Failure 6: Getting stuck in the head for way too long🔗
Four years ago, during a daily standup meeting, I experienced a complete mental blank when my turn came and couldn’t say a single word about my current task for several minutes. My colleagues listened in silence, clearly struggling with the awkward situation. I picked a task and went into a rabbit hole of low-level details, missing the top-level goal completely which was caused by brain fade.
Maybe I was building up hidden mental fatigue over a long period without realizing it until it finally surfaced on one difficult day.
It was a very awkward moment. I could have prepared for the meeting in advance, knowing I had to report during the call, but I failed to do so.
What Helped Me? Here are the mental adjustments I made thereafter:
- Be prepared for important meetings
- Don’t go through endless rabbit holes, know when to stop and seek help
Failure 7: Laying out grand plans but not executing them🔗
In my previous companies, I consistently brought fresh thoughts and new ideas to every sprint review meeting. Even in 1:1 with managers, I shared many improvements for ongoing efforts. This is a welcoming thing because I am contributing where I was expected to.
Looking back, I realize I generate new ideas faster than I can execute them, and execution is what creates value for my team and company. I regret not choosing two or three top ideas from my collection and seeing them through to completion.

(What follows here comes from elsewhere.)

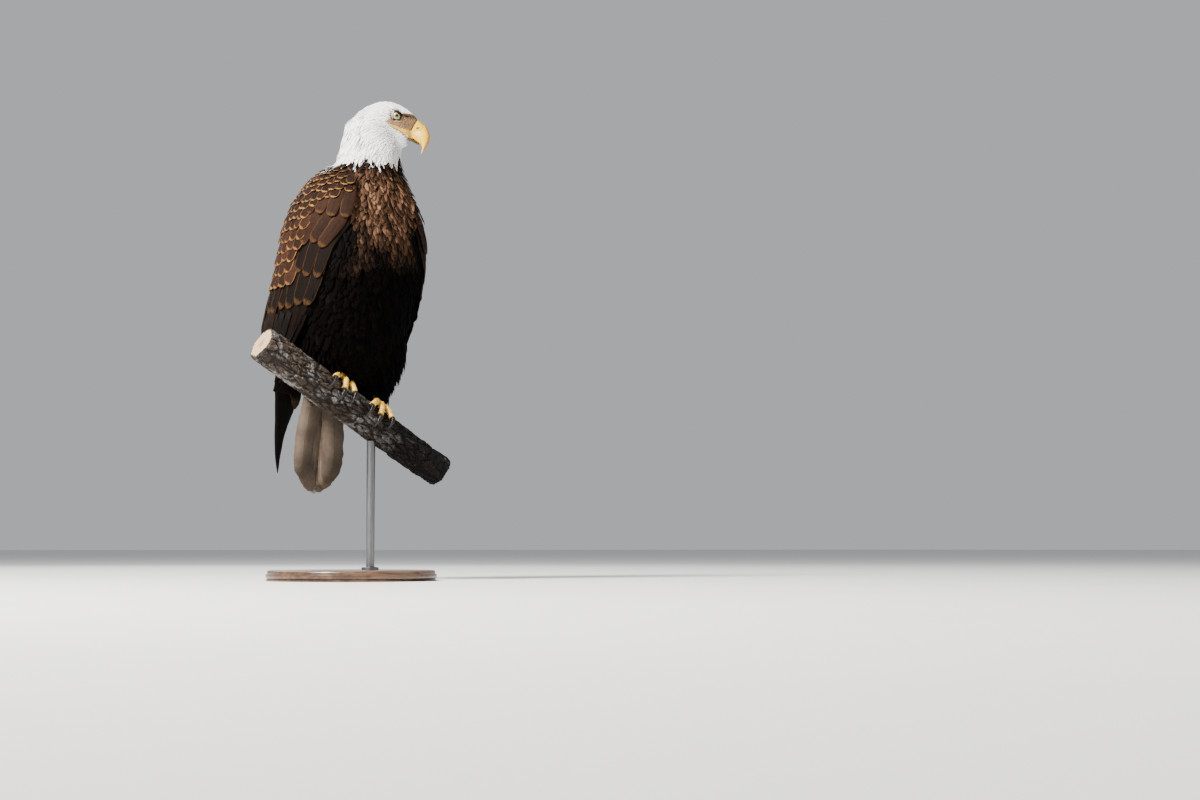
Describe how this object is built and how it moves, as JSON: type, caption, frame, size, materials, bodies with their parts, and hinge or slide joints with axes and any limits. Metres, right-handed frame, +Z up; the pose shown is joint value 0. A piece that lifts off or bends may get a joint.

I learned the hard way why people say “It’s hard to multitask from end to end.” A few great books I read lately suggested I focus on the top two initiatives and delegate the rest.
What Helped Me?
- Follow the Eisenhower Method for prioritization
- Hold the excitement to work on new shiny things
Final Thoughts🔗
Thanks for reading my failed Resume. The point here is not to focus on failures but on how they gave me a chance to learn and correct myself for future endeavors. If you’re a young person reading this, remember that we’re all learning together, so keep turning your failures into opportunities. All humans make mistakes, and I am no exception. That’s all I have to say!